Warshak testified the-- I cannot cite
exactly the group, but it's some national
psychologist organization, cites it
approvingly and cites Dr. Gardner's
writings approvingly in its child
custody evaluation criteria.
Weighed
against that was the testimony of
Dr. Carter, who is a psychologist
who seems to have no national criteria
and whose opinion was bolstered by
Dr. Whyte. I know Dr. Whyte, I have
a very high opinion of Dr. Whyte's
capabilities and quite frankly, based
on their testimony I could see only
that there only seems to be some sort
of disciplinary turf battle between
psychologists and psychiatrists, and
just because psychologists don't approve
of the parental alienation syndrome
and because they cite that it's not
in the DSM-IV doesn't mean that his
test is not widely accepted in the
relevant scientific community of child
psychiatrists. Based on the evidence
before me I have every reason to believe
that it does.
Furthermore,
Dr.
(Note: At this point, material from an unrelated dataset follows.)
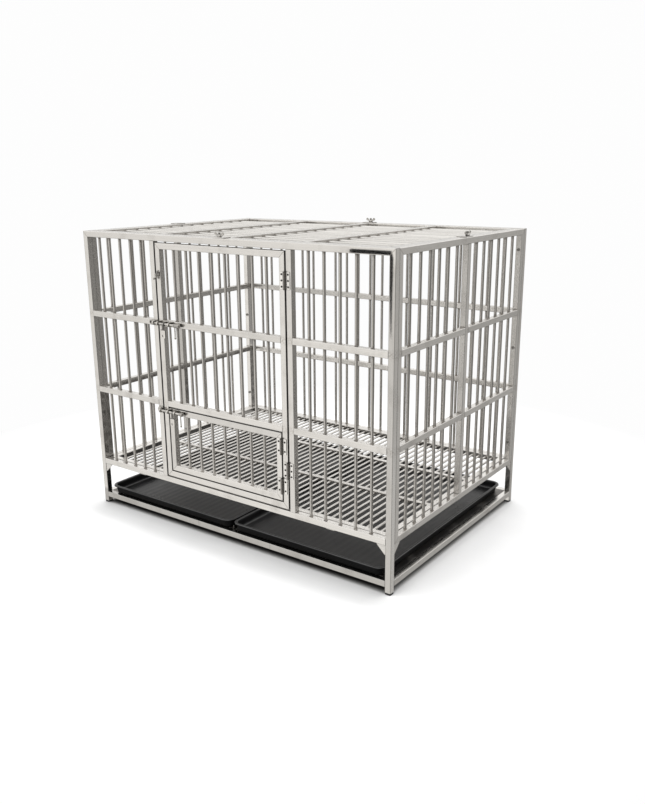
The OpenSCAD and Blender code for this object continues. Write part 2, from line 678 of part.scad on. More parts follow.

Gardner's argument that it's not
in the DSM-IV his argument is it's
not in there yet because the DSM-IV
hasn't been updated since 1994. Both
of the examples cited, that is the
fact that AIDS was widely discussed
and treated and diagnosed before it
was included in the DSM-IV, as was
Tourette's syndrome, is persuasive.
The
study by Dr. Gardner has been around
since 1985, which is fifteen years.
He testified that he's had some successful
results, he's run some studies. His
testimony was bolstered by Dr. Warshak,
who is a psychologist and is also
a full professor at a fairly prestigious
university.
So
based on the totality or that I find
that even though I might not have
to have the test meet the Frye criteria
that it does meet the Frye criteria,
and therefore I'm denying the former
wife's motion to strike the testimony
and evidence in the reference to parental
alienation syndrome.
A
few have asked: "What is the
Frye Test?"
In
the early 1920s, a man named James
Frye was found guilty of murder on
the basis of a new lie-detector test
based on the theory that when a person
lied, the systolic blood pressure
would be elevated. In 1923, the Washington
D.C. appeals court ruled that before
a new scientific principle or discovery
could be used as evidence in a court
of law, it "must be sufficiently
established to have gained general
acceptance in the particular field
in which it belongs." The court
ruled that the blood-pressure test
had not gained such acceptance, and
so Frye`s conviction was reversed.
On the basis of the two-day Frye hearing
in Tampa, the court ruled (primarily
on the basis of the 100 peer-reviewed
articles on the PAS and 38 court rulings
in which the PAS had been accepted
by the judge) that the PAS had gained
general acceptance in the fields of
psychology and psychiatry and can
thereby be used as evidence in courts
of law. Courts are free to accept
evidence that has not passed the Frye
test--and this has certainly happened
with the PAS--but such acceptance
is more easily appealable. Now such
cases will be more difficult to appeal.